Madeleine Smith and Dominique Hartfield
In the recent decision of Lifeplan Australia Friendly Society Ltd. v. Ancient Order of Foresters in Victoria Friendly Society Limited  FCAFC 74;  FCAFC 99 (Lifeplan), a Full Federal Court has found a new employer was knowingly involved when two employees used their former employer's confidential information to its advantage. The court ordered the new employer to account for profits of more than AU$6.5 million, which it made from using the confidential information to establish a business venture.
In this case, a senior manager and his subordinate conducted an "orchestrated plan" to take the appellant's business. While still in the employment of the appellant, the pair relied on the appellant's confidential financial information and business records to prepare a business plan, which they presented to the respondent company's board to convince it to enter into a commercial venture with them.

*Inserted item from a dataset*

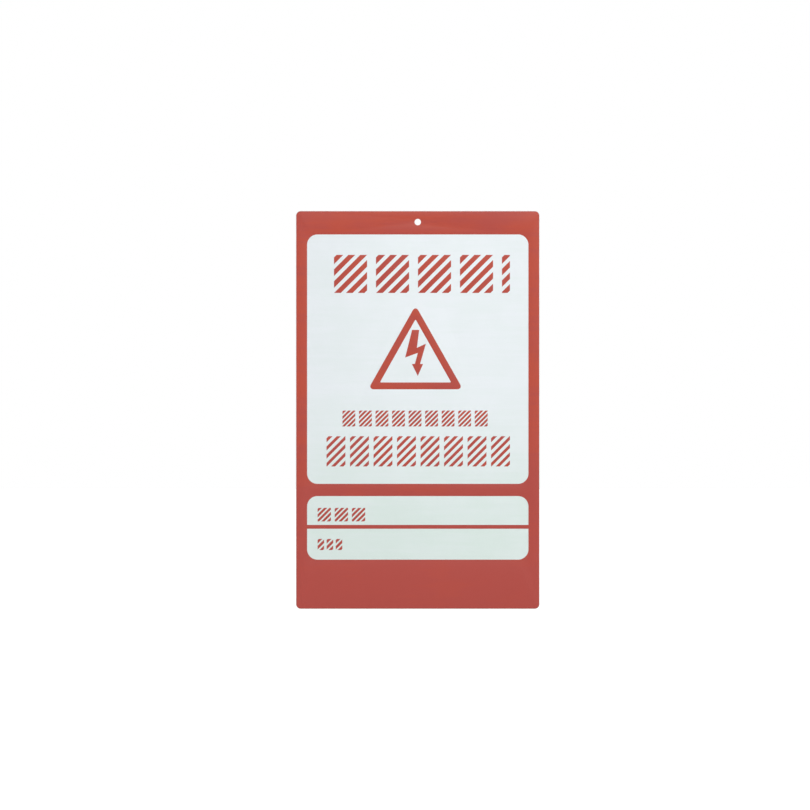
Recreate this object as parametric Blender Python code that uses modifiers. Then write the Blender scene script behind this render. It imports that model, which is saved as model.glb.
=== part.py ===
"""Electric fence warning sign: one thin plastic plate that hangs by the hole in the middle of its top edge.

Its front carries one red ink: a border with two pale windows, a rule across the lower one, a warning triangle
with a lightning flash, and rows of plain hatched blocks. The plate is drawn lying down, with its front up (+Z)
and its top edge towards +Y, and its parent empty stands it up, so that its front faces -Y. The origin is where
it hangs: the middle of the hole, on the plate's back. Lengths are in metres.
"""

import math

import bmesh
import bpy
from mathutils import Matrix, Vector

# Plate
PLATE_WIDTH = 0.153
PLATE_HEIGHT = 0.250
PLATE_THICKNESS = 0.0010
PLATE_CORNER_RADIUS = 0.0030
EDGE_ROUNDING = 0.00015
PLASTIC_COLOUR = (0.79, 0.86, 0.90)
PLASTIC_ROUGHNESS = 0.38

# Hanging hole
HOLE_DIAMETER = 0.0040
HOLE_BELOW_TOP = 0.0070

# Ink: how far it stands out, how deep it's rooted in the plate, and the bare rim that it leaves
INK_THICKNESS = 0.00005
INK_ROOT = 0.0003
INK_TO_EDGE = 0.0002
INK_COLOUR = (0.479, 0.080, 0.061)
INK_ROUGHNESS = 0.45

# Red border round the windows
BORDER_TOP = 0.0148
BORDER_SIDE = 0.0070
BORDER_MIDDLE = 0.0077
BORDER_BOTTOM = 0.0310
WINDOW_CORNER_RADIUS = 0.0065

# Two fields to write in, which share the lower window
UPPER_FIELD_HEIGHT = 0.0181
LOWER_FIELD_HEIGHT = 0.0194
FIELD_RULE = 0.0024

# Warning triangle, over its outer edges
TRIANGLE_WIDTH = 0.0565
TRIANGLE_HEIGHT = 0.0505
TRIANGLE_STROKE = 0.0043
TRIANGLE_INNER_RADIUS = 0.0005
TRIANGLE_SHIFT = -0.0014

# Lightning flash: its corners, as shares of its height, from under its tip
FLASH_HEIGHT = 0.0289
FLASH_ABOVE_TRIANGLE_FOOT = 0.0084
FLASH_CORNERS = (
    (0.050, 0.000),
    (0.165, 0.260),
    (0.100, 0.260),
    (0.225, 0.700),
    (0.030, 0.610),
    (0.080, 1.000),
    (-0.075, 1.000),
    (-0.225, 0.400),
    (0.050, 0.500),
    (-0.015, 0.260),
    (-0.080, 0.260),
)

# Rows of blocks in the upper window, each between its margins from the window's two sides
HEADING_HEIGHT = 0.0239
HEADING_MARGINS = (0.0169, 0.0116)
HEADING_GAP = 0.0056
HEADING_BLOCKS = 4
HEADING_MARK_WIDTH = 0.0050
SMALL_ROW_HEIGHT = 0.0100
SMALL_ROW_MARGINS = (0.0222, 0.0256)
SMALL_ROW_GAP = 0.0023
SMALL_ROW_BLOCKS = 9
LARGE_ROW_HEIGHT = 0.0190
LARGE_ROW_MARGINS = (0.0122, 0.0116)
LARGE_ROW_GAP = 0.0029
LARGE_ROW_BLOCKS = 8

# Free height of the upper window, shared out above, between and below its rows, from the top down
GAP_SHARES = (0.241, 0.188, 0.251, 0.115, 0.205)

# Labels: small blocks at the left of the two fields, each row raised from its field's middle
LABEL_MARGIN = 0.0066
LABEL_BLOCKS = 3
UPPER_LABEL_SIZE = (0.0299, 0.0085)
UPPER_LABEL_GAP = 0.0024
UPPER_LABEL_RAISE = -0.0026
LOWER_LABEL_SIZE = (0.0155, 0.0070)
LOWER_LABEL_GAP = 0.0016
LOWER_LABEL_RAISE = -0.0002

# Stripes at 45 degrees that fill the blocks: about their pitch along the row, and how much of it is ink
HEADING_HATCH = (0.0070, 0.57)
LARGE_ROW_HATCH = (0.0055, 0.49)
SMALL_HATCH = (0.0032, 0.60)

# Fineness: chords in a rounded corner and round the hole, and what counts as a sharp edge, which gets rounded
ARC_STEPS = 8
HOLE_STEPS = 48
EDGE_STEPS = 2
SHARP_EDGE = math.radians(60)

# The plate's sides, from the hole, and a hole cutter that passes both its faces
PLATE_TOP = HOLE_BELOW_TOP
PLATE_FOOT = PLATE_TOP - PLATE_HEIGHT
PLATE_RIGHT = PLATE_WIDTH / 2
CUTTER_LENGTH = PLATE_THICKNESS * 4

# The windows' sides, from the foot up
WINDOW_RIGHT = PLATE_RIGHT - BORDER_SIDE
LOWER_FIELD_FOOT = PLATE_FOOT + BORDER_BOTTOM
LOWER_FIELD_TOP = LOWER_FIELD_FOOT + LOWER_FIELD_HEIGHT
UPPER_FIELD_FOOT = LOWER_FIELD_TOP + FIELD_RULE
UPPER_FIELD_TOP = UPPER_FIELD_FOOT + UPPER_FIELD_HEIGHT
WINDOW_FOOT = UPPER_FIELD_TOP + BORDER_MIDDLE
WINDOW_TOP = PLATE_TOP - BORDER_TOP


# Outlines


def rectangle(left, foot, right, top):
    """Its corners, anticlockwise from the lower left."""
    return [Vector(corner) for corner in ((left, foot), (right, foot), (right, top), (left, top))]


def corner_angles(corners):
    """For each corner of a polygon: the corner, the way to the one before, the way in, and half its angle."""
    for i, corner in enumerate(corners):
        to_before = (corners[i - 1] - corner).normalized()
        to_after = (corners[(i + 1) % len(corners)] - corner).normalized()
        yield corner, to_before, (to_before + to_after).normalized(), to_before.angle(to_after) / 2


def inset(corners, distance):
    """A convex polygon with each side moved in by the distance."""
    return [corner + inwards * distance / math.sin(half) for corner, _, inwards, half in corner_angles(corners)]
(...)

The respondent was deemed an active participant in the fiduciary breaches by the employee pair. The court found board members: "knew or ought to have known (by the standards of honest and reasonable people) that they were being supplied with confidential business information of a competitor by the competitor's current employees, in order to have them make a decision to enter into a business relationship with the current employees of the competitor to the likely commercial disadvantage of the competitor, and the likely and intended commercial advantage of their company".

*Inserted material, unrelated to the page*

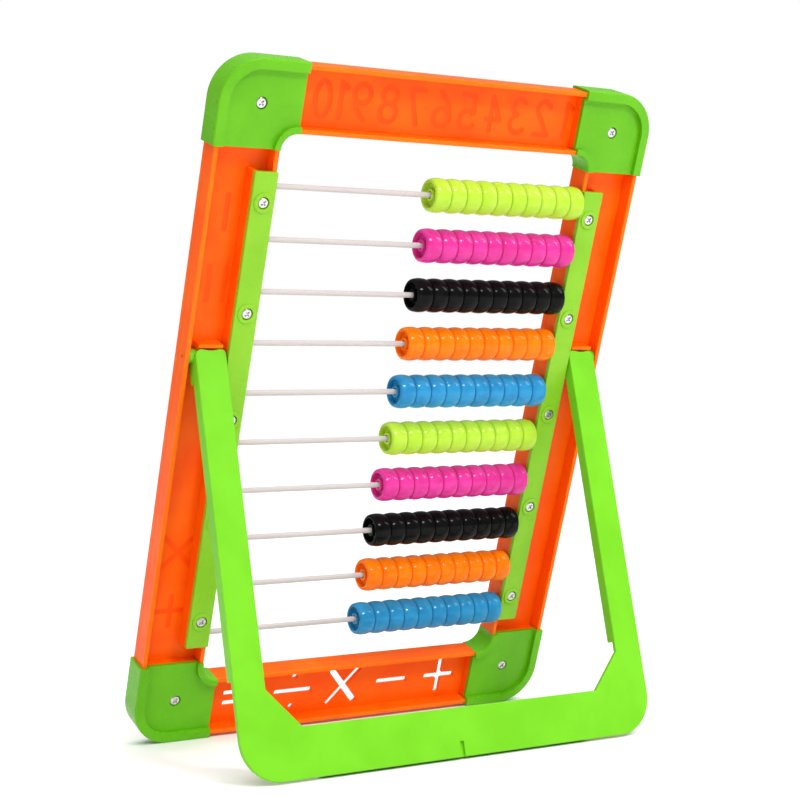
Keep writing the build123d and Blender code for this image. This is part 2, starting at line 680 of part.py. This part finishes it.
with BuildPart() as stand:
    with BuildSketch(leaf.offset(STAND_BACK - STAND_PLATE)) as plate:
        with Locations((0, (STAND_TIP - STAND_FOOT) / 2)):
            Rectangle(2 * STAND_HALF_WIDTH, STAND_FOOT + STAND_TIP)
        fillet(plate.vertices().group_by(Axis.Y)[0], radius=STAND_RADIUS)
        with BuildLine():
            Polyline(
                (-LEG_INNER, STAND_TIP + 1),
                (-LEG_INNER, BAR_TOP + BAR_CHAMFER),
                (-BAR_INNER, BAR_TOP),
                (BAR_INNER, BAR_TOP),
                (LEG_INNER, BAR_TOP + BAR_CHAMFER),
                (LEG_INNER, STAND_TIP + 1),
                close=True,
            )
        make_face(mode=Mode.SUBTRACT)
        tips = plate.vertices().group_by(Axis.Y)[-1].sort_by(Axis.X)
        fillet([tips[0], tips[-1]], radius=TIP_OUTER_RADIUS)
        tips = plate.vertices().group_by(Axis.Y)[-1].sort_by(Axis.X)
        fillet(tips[1:3], radius=TIP_INNER_RADIUS)
    extrude(amount=STAND_PLATE)
    back_edges = edges_at(stand, Axis(leaf.origin, leaf.z_dir), STAND_BACK)
    fillet(back_edges, radius=STAND_EDGE)
    for y in (-STAND_FOOT, BAR_TOP - STAND_PLATE):
        span = (-BAR_FLANGE_HALF, BAR_FLANGE_HALF)
        block(leaf, span, (y, y + STAND_PLATE), STAND_FRONT, STAND_BACK - STAND_PLATE)
    for side in (1, -1):
        leg(side)
    notch = (-STAND_FOOT - 1, NOTCH_HEIGHT - STAND_FOOT)
    half_notch = (-NOTCH_WIDTH / 2, NOTCH_WIDTH / 2)
    block(leaf, half_notch, notch, STAND_BACK - NOTCH_DEPTH, STAND_BACK + 1, Mode.SUBTRACT)
save(stand, "rear_stand", LIGHT_GREEN)
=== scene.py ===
"""Looks of the abacus: moulded plastic, coated rods and plated screws, in a pale studio."""

import math

import bpy
from mathutils import Matrix, Vector

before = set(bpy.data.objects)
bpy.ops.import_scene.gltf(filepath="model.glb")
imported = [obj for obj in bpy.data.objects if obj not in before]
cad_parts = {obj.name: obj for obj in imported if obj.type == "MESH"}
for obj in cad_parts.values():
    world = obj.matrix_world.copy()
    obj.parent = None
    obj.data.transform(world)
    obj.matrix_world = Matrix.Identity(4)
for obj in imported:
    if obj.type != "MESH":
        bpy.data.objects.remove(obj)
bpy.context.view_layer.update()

MM = 0.001

# ---- Camera, from behind the abacus -------------------------------------------------------
CAMERA_TARGET = Vector((0.0, 9.3, 155.3)) * MM
CAMERA_DISTANCE = 789.8 * MM
CAMERA_AZIMUTH = 148.91
CAMERA_ELEVATION = 0.23
CAMERA_ROLL = -0.62
CAMERA_LENS = 77.99
SENSOR_WIDTH = 36.0

# ---- Plane of the frame: height of a point behind the rods --------------------------------
LEAN = math.radians(20.1067)
FRAME_NORMAL = Vector((0.0, math.cos(LEAN), -math.sin(LEAN)))
FRAME_CENTRE = Vector((0.0, 4.9396, 148.4028)) * MM
WEB_BACK = -6.0 * MM
SINK_DEPTH = 0.15 * MM
RIM_BACK = 1.0 * MM

# ---- Colours, linear, mostly in pairs that a cloudy pattern blends ------------------------
ORANGE = ((0.980, 0.140, 0.002), (0.970, 0.108, 0.001))
# Painted shade: the redder orange laid where the web is thick behind the raised digits.
ORANGE_PAINTED_DIGIT_SHADE = (0.950, 0.088, 0.001)
# Painted light: the paler orange laid on the back rims of the rails.
ORANGE_PAINTED_RIM_LIGHT = (1.000, 0.230, 0.006)
CAP_GREEN = ((0.132, 0.475, 0.007), (0.115, 0.425, 0.005))
CLAMP_GREEN = ((0.243, 0.550, 0.024), (0.216, 0.505, 0.018))
STAND_GREEN = ((0.176, 0.590, 0.017), (0.157, 0.540, 0.013))
ROD_WHITE = ((0.550, 0.505, 0.495), (0.500, 0.460, 0.448))
ZINC = ((0.58, 0.58, 0.60), (0.74, 0.74, 0.75))
FLOOR_WHITE = ((0.91, 0.90, 0.90), (0.93, 0.92, 0.92))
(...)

Further, the respondent knew the employees were soliciting clients for them while still employed by the appellant and was acting in concert with the employees to facilitate this.

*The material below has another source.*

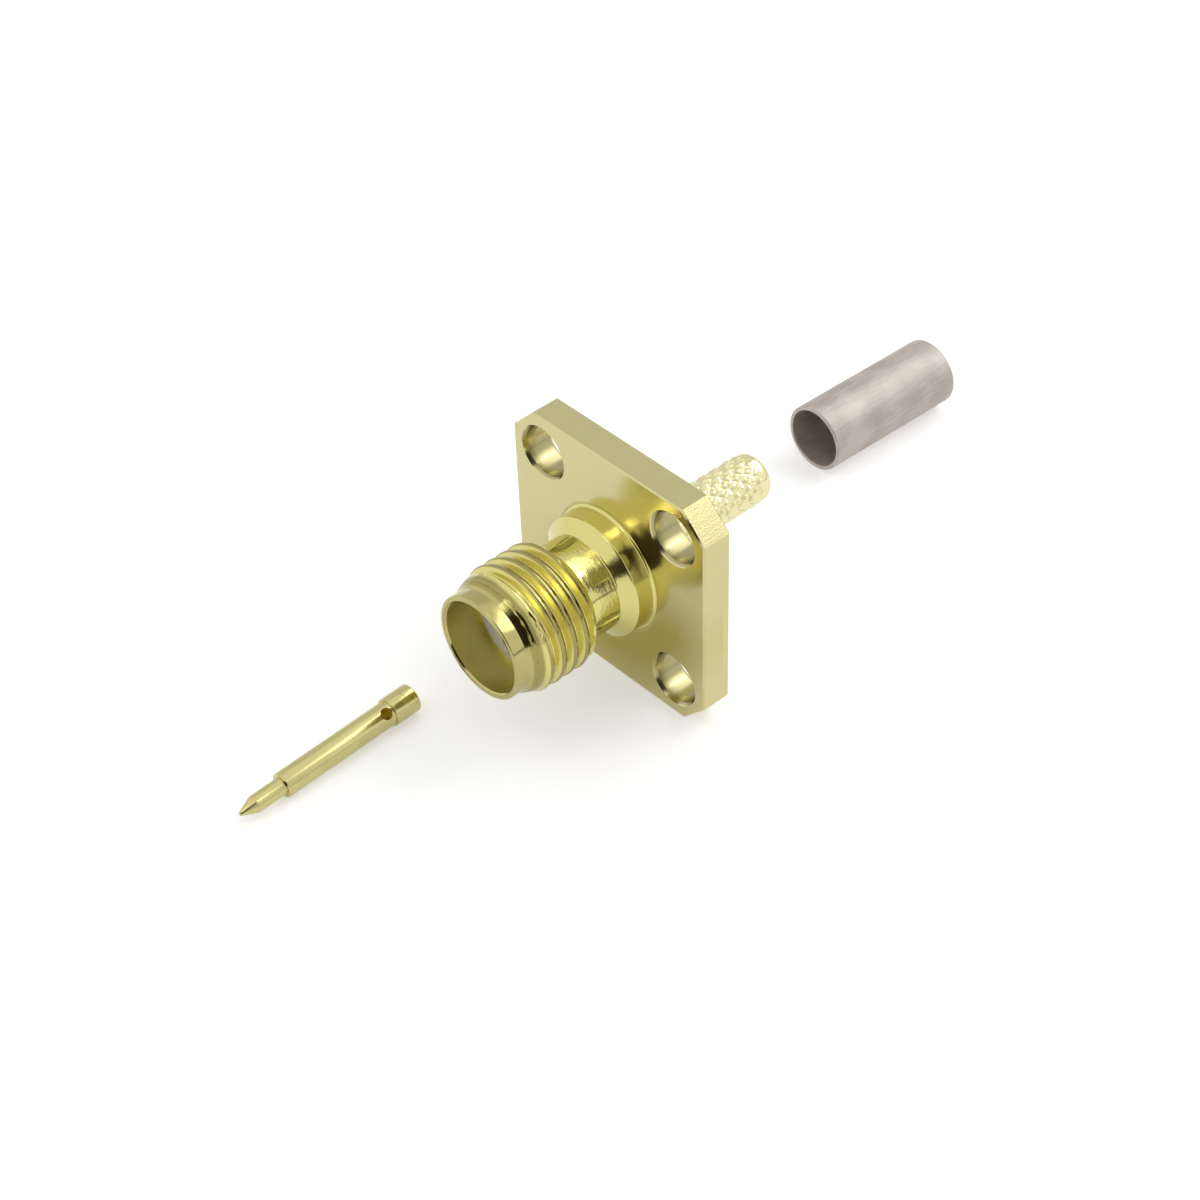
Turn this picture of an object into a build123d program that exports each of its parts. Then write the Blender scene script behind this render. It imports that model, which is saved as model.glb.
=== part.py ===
from build123d import *
import math
import os

os.makedirs("parts", exist_ok=True)

# Flange: a square plate whose corners are left from the round bar
flange_side = 12.7
flange_thickness = 1.65
flange_edge_break = 0.08
hole_inset = 2.03
hole_diameter = 2.6
hole_corner_wall = 0.64
hole_chamfer = 0.16

# Barrel in front of the flange, from the flange's front face to the mouth
jack_length = 8.0
boss_diameter = 6.3
boss_length = 1.04
boss_cone_length = 0.46
boss_fillet = 0.15
neck_wall = 0.415
lip_step = 0.155
lip_length = 0.77
lip_wall = 0.32
lip_edge_break = 0.06

# Coupling thread, drawn as rings: 36 threads to the inch on a quarter inch
thread_diameter = 6.35
thread_pitch = 25.4 / 36
thread_depth = 0.35
thread_crest = 0.2
thread_length = 3.83
thread_flank_angle = 30
thread_runout = 0.3
lead_rise = 0.21
lead_rise_length = 0.25
lead_length = 1.03

# Mouth and the bead of insulation behind it
mouth_depth = 1.9
mouth_chamfer = 0.08
mouth_shoulder = 0.29
insulator_seat_wall = 0.6
insulator_clearance = 0.01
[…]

The court found that while the employees did not directly generate profits as a result of their breaches, the business venture would not have gone ahead without them. Without the dishonest advantage of the confidential information, the respondent would not have employed the employees and would not have made the profits it did from the business plan. Accordingly, the court overturned the decision of the primary judge to find that the respondent was liable to pay the appellant almost five years' worth of profits from the business plan.
The Lifeplan case is a warning to employers of the costly risks of taking advantage of a competitor's confidential information when recruiting or entering into business ventures with their competitor's current or former employees. Employers should be proactive in undertaking due diligence when hiring employees from competing companies. Employers may wish to consider including a warranty in the employment agreement, whereby the new employee undertakes that they have the legal right to enter into the agreement and in performing their duties they will not be in breach of any obligation to a third party.
The case is also a reminder that employers need to take care in guarding their own confidential information from departing employees by ensuring that they have adequate confidentiality agreements and restraints in place. Where an employer suspects an employee may be taking or have taken confidential information, it may consider undertaking a forensic investigation with a view to obtaining relevant evidence.